Peter I like meeting new people. I’m usually the first person to suggest the pub at the end of the day. The beginning of a screen job is completely different though. Everyone starts on a different day. You arrive not knowing anyone, often halfway through the shoot. On screen jobs I get nervous.
Emily Yeah, on the first day of a screen job I usually have a total meltdown the night before.
Beryl I rarely sleep the night before guesting on TV.
Emily The start of a job is so exciting though. I love packing my bag the night before, making a packed lunch and buying new stationery.
Beryl New job equals new notebook.
Peter I’m always amazed by the director’s ability to go round the room and remember everyone’s name.
Jon If it’s a director I haven’t worked with before, that first week is always interesting because you’re sniffing out what the process is going to be. In fact, while I think of it – dear theatre employers, please don’t call us on the first Saturday. Buy yourselves some cheap goodwill.
Beryl Oh, yes please.
Jon If there’s someone I have mutual friends with, I spend the whole first week with that future conversation buzzing round my head until there’s a chance to have it. It’s often weirdly stressful.
John We did that on the first day we worked together, Jon.
Jon So we did.
John Another tip – have a decent go at learning some of your lines before rehearsals start. I have never, ever done this and I always regret it.
Beryl I never learn lines before rehearsals, unless specifically asked to do so. I do lots of preparation on a script, but not learning, as you can’t commit something to memory without making decisions.
Peter I never used to, but as I’ve got older I’ve started to.
Beryl I’ve heard that before, Peter. The preparation makes me familiar, to be fair, but not off-book.
Jon How do you get on your feet at the start? Sometimes I have to remind myself to make bigger decisions. To be honest, I can be quite bland to begin with.
Beryl Don’t we always feel boring at the beginning? A blank canvas can be built on, whereas if you make too many strong choices beforehand that all has to be unravelled.
Jon I certainly hear that. I definitely feel like there’s a point where you have to tell yourself not to be safe, which is scary sometimes, particularly if you’re doing your big weepy meltdown scene on day two.
Beryl Also, I relish the journey of discovery that you take together as a company. Maybe it’s about being guided by the material and not our insecurities in the room?
Jon There’s a freedom about the beginning of a job, which is the polar opposite of the feeling you get later on that there’s too much to do and we will never be ready.

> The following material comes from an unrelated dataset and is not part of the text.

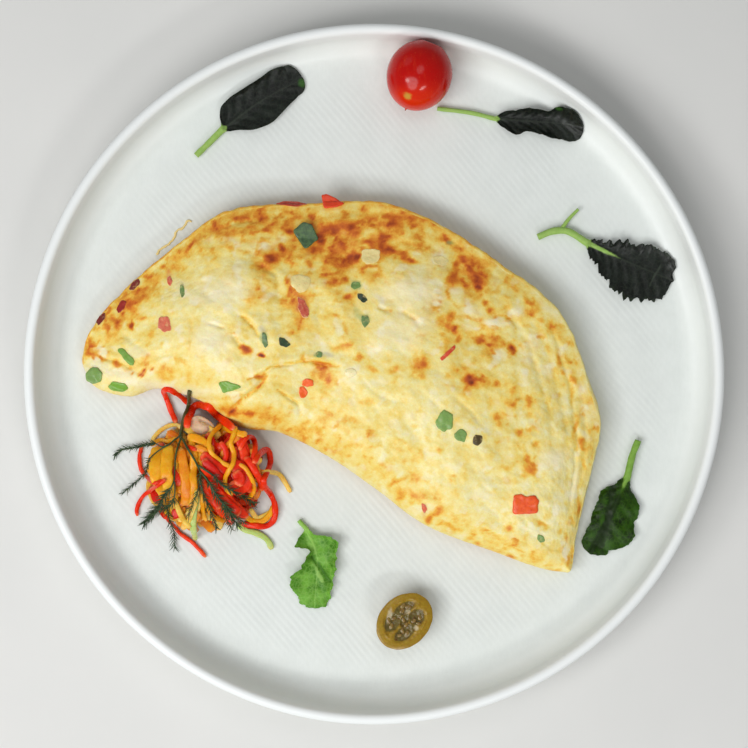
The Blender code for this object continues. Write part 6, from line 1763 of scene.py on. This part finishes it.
def add_light(name, turn, lift, away, size, power, colour=(1.0, 1.0, 1.0)):
    light = bpy.data.lights.new(name, "AREA")
    light.shape = "ELLIPSE"
    light.size, light.size_y = size
    light.energy = power
    light.color = colour
    item = bpy.data.objects.new(name, light)
    bpy.context.scene.collection.objects.link(item)
    c = math.cos(math.radians(lift))
    place = Vector((math.cos(math.radians(turn)) * c, math.sin(math.radians(turn)) * c, math.sin(math.radians(lift))))
    item.location = place * away
    item.rotation_euler = place.to_track_quat("Z", "Y").to_euler()
    return item


def floor_look():
    look = Look("pale_floor", Roughness=0.7)
    colour = look.mix(look.noise(60, 3, 0.6), srgb(214, 214, 211), srgb(222, 221, 218))
    return look.finish(colour, None, look.bump(look.noise(2, 3), 0.05, 0.5))


def build_stage():
    mesh = bpy.data.meshes.new("table_floor")
    reach = 3.0
    steps = np.linspace(-reach, reach, 13)
    points = [(x, y, -0.0002) for y in steps for x in steps]
    mesh.from_pydata(points, [], quads(13, 13, wrap=False).tolist())
    mesh.materials.append(floor_look())
    floor = bpy.data.objects.new("table_floor", mesh)
    bpy.context.scene.collection.objects.link(floor)
    scene = bpy.context.scene
    world = bpy.data.worlds.new("soft_room")
    world.use_nodes = True
    background = world.node_tree.nodes["Background"]
    background.inputs["Color"].default_value = (0.96, 0.985, 1.0, 1.0)
    background.inputs["Strength"].default_value = WORLD_LIGHT
    scene.world = world
    add_light("main_light", **MAIN_LIGHT)
    add_light("key_light", **KEY_LIGHT)
    add_light("side_light", **SIDE_LIGHT)
    add_light("fill_light", **FILL_LIGHT)
    add_light("top_light", **TOP_LIGHT)
    camera = bpy.data.cameras.new("overhead_camera")
    camera.lens = LENS
    camera.sensor_width = 36.0
    camera.clip_end = 20
    item = bpy.data.objects.new("overhead_camera", camera)
    item.location = (0, 0, CAMERA_HEIGHT)
    scene.collection.objects.link(item)
    scene.camera = item
    scene.view_settings.view_transform = "Standard"
    scene.view_settings.look = "None"


def main():
    plate = build_plate()
    plate_tree = tree_of(plate)
    egg = build_omelette()
    egg_tree = tree_of(egg)
    build_bits(egg_tree)
    build_lace(egg_tree, plate_tree)
    build_tomato()
    build_half()
    build_leaves()
    ground = build_heap(egg_tree, plate_tree)
    build_sprig(ground)
    build_stage()


main()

Peter I worked a lot with one director who was very controlling. I learned never to do anything cautiously, otherwise he’d be on you straight away. So I always went all out, even if I later changed it.
Beryl It’s job specific to an extent…
Emily I feel like you have to take things too far. Go wrong, to get it right.
Jon Does anyone have any other thoughts on how to handle the beginning of a screen job? It can be a nerve-wracking beast, as Peter said earlier.
John Learn some names – other cast members, the director or producer. I think it’s very important. It will really help if you’ve learned the assistant director’s name before you meet them.
Peter I’ve been in and out, done a scene with no direction and hardly spoken to anyone. Absolutely hate it!
Beryl For theatre, it’s the time to fail safely. For TV, just be ready.
John Study the call sheet meticulously. I always miss stuff. It can look a little confusing if you are not used to it.
Emily The call sheet is so hard to make sense of sometimes. There are so many boxes and so much information.
Jon And it can remind you that you’re a newbie if there’s a little running in-joke on there, as there so often is.